Static electricity matters for electronics. Some bubble wraps generate static charge that can affect sensitive components. Anti static versions exist but cost more. Foam can also be manufactured as anti static and is often preferred in electronics shipping for this reason.

From a psychological standpoint, people often overestimate bubble wrap because it feels familiar and visually reassuring. Packaging research shows that perceived cushioning does not always match actual performance under load and vibration. Foam looks plain but often performs better where heavy loads and long transport are involved.
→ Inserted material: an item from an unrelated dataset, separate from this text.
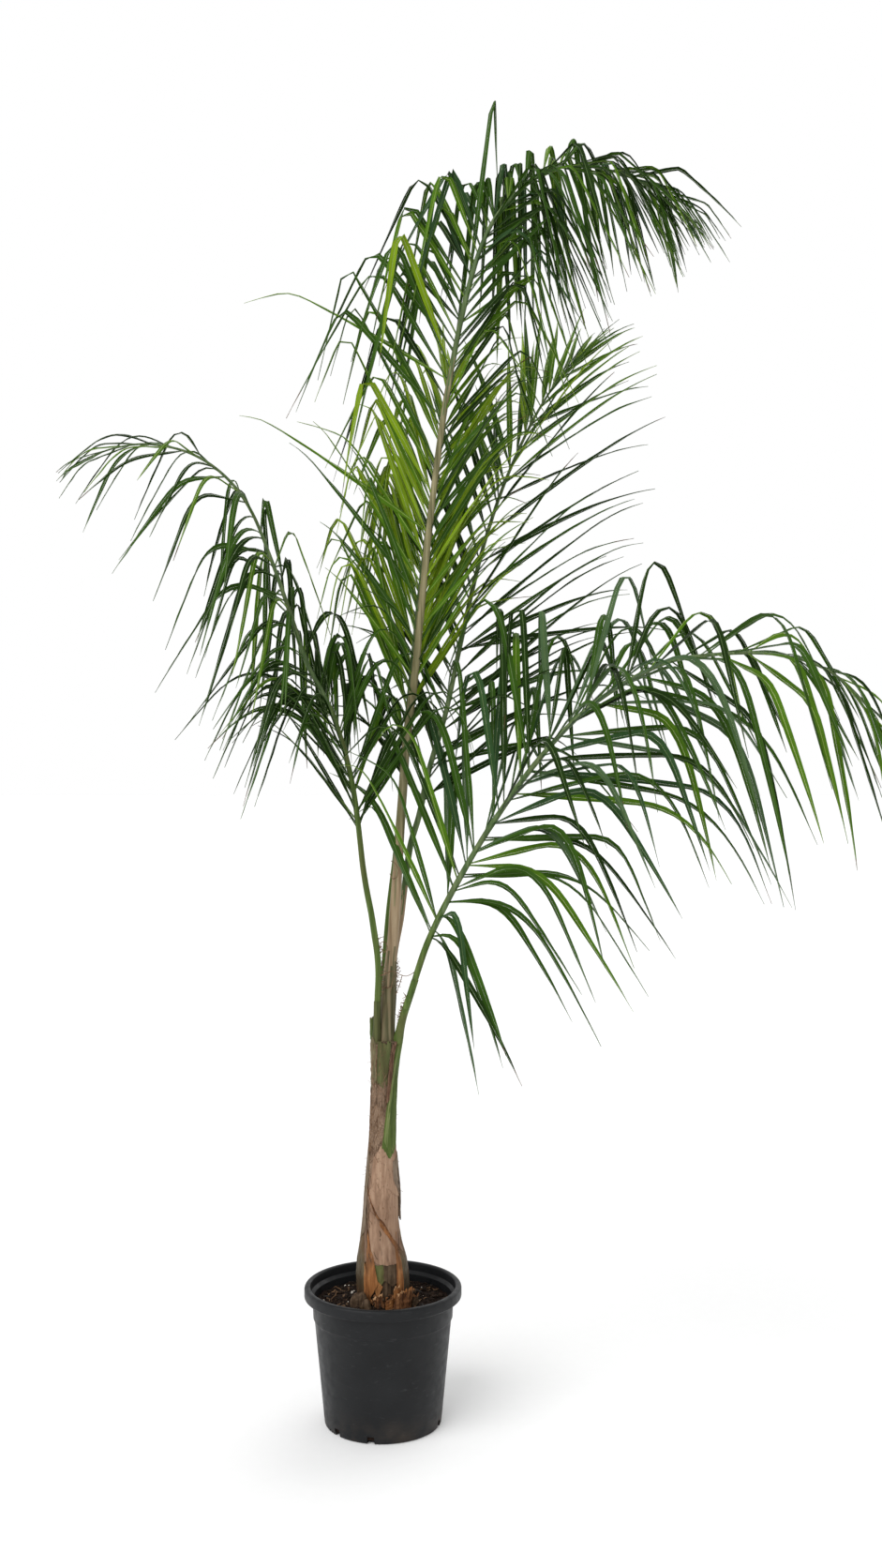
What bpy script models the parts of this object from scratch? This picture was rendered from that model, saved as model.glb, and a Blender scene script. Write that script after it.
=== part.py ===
"""Potted queen palm: a young feather palm with five fronds in a round nursery pot.

Metres, +Z up.  The pot's axis is X = Y = 0 and its flat underside is Z = 0.
The trunk stands on the soil; the petioles stand on the trunk's flat top.
"""
import math
from dataclasses import dataclass
from random import Random

import bmesh
import bpy
import numpy as np
from mathutils.bvhtree import BVHTree

GAP = 0.0003                 # clearance between pieces that touch
UP = np.array((0.0, 0.0, 1.0))

# Pot: radii and heights of its turned wall.
POT_HEIGHT = 0.280
POT_BASE_RADIUS = 0.119
POT_RIM_RADIUS = 0.160
POT_LIP_HEIGHT = 0.023
POT_BAND_HEIGHT = 0.042      # the slightly wider band under the lip
POT_BAND_RADIUS = 0.1437
POT_BAND_STEP = 0.0022
POT_WALL = 0.0032
POT_FLOOR = 0.006
POT_EDGE = 0.003             # rounding of the bottom edge and of the lip's edges
POT_LIP_ROUND = 0.006        # height over which the lip's outer edge rounds in
POT_LIP_CREST = 0.008        # the lip's crest lies this far inside its outer edge
POT_LIP_INSIDE = 0.013       # where the lip turns down into the wall
POT_SIDES = 32
NOTCH_WIDTH = 0.016          # drainage notches round the bottom edge
NOTCH_HEIGHT = 0.015
NOTCH_DEPTH = 0.011
NOTCH_TAPER = 0.85           # width at a notch's head as a share of its foot's
NOTCH_ANGLES = (-138, -100, -18, 21, 60, 99, 140, 181)

# Soil: it fills the pot to a little under the rim and is flat round the trunk.
SOIL_TOP = 0.250
SOIL_EDGE_DROP = 0.007
SOIL_FLAT_RADIUS = 0.075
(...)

There is no single winner between packing foam and bubble wrap. Each excels in different scenarios. Bubble wrap works well for lightweight fragile items, irregular shapes, and short distance moves where vibration exposure is limited. Foam performs better for heavier items, flat surfaces, edge protection, long distance transport, and situations where compression and vibration will be sustained.

The smartest packing strategy often combines both materials. Bubble wrap provides shape conforming coverage and scratch protection. Foam provides structural cushioning and load distribution. Together they address multiple stress types that occur during a move.

Understanding the physics behind cushioning removes guesswork. Energy absorption, compression behavior, vibration damping, moisture interaction, temperature stability, surface contact pressure, and reuse potential all influence performance. Real data from packaging engineering, transportation safety, materials science, and environmental studies consistently shows that choosing the right cushioning for the right job reduces damage rates, improves handling safety, and lowers long term cost.

Packing is not about wrapping everything in the same material and hoping for the best. It is about matching material behavior to item behavior. When you understand how foam and bubble wrap truly differ, you make smarter choices that protect your belongings, reduce waste, and make the entire move more predictable and less stressful.